Spicy with a bit of sweetness, this cilantro, lime, and pepper sauce livens up quickly broiled pork chops. I like to serve this with some simple roast asparagus, which I broil on high for 5 minutes while the pork chops rest.
Preheat your oven’s broiler (or turn the oven to 500ºF) and position the oven rack in the top third of the oven. Line a rimmed baking sheet with foil and rub with a bit of oil and set aside.
Combine the cilantro, jalapeño, stock, gelatin, coconut aminos, and lime juice in a blender and process until smooth.
Place the chops onto the prepared baking sheet and sprinkle both sides generously with salt. Broil the pork about 4 inches from the broiler, flipping half way through.

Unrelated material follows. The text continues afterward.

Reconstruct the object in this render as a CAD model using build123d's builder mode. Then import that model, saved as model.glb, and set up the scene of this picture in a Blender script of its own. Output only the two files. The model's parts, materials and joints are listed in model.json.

The size and thickness will determine the cooking time so the best way to tell is by temperature. Generally, 1/2-inch chops take 4-5 minutes per side, 3/4-inch chops take 6-8 minutes per side, and 1-inch chops take 8-10 minutes per side. Cook until the internal temperature of the pork reaches 145ºF. Let rest 5 minutes before serving.
While the chops cook, add the jalapeño sauce to a small pan. Bring to a simmer and cook until the chops are cooked and rested. The sauce should coat the back of a spoon.
Slice pork and serve with the sauce spooned over top.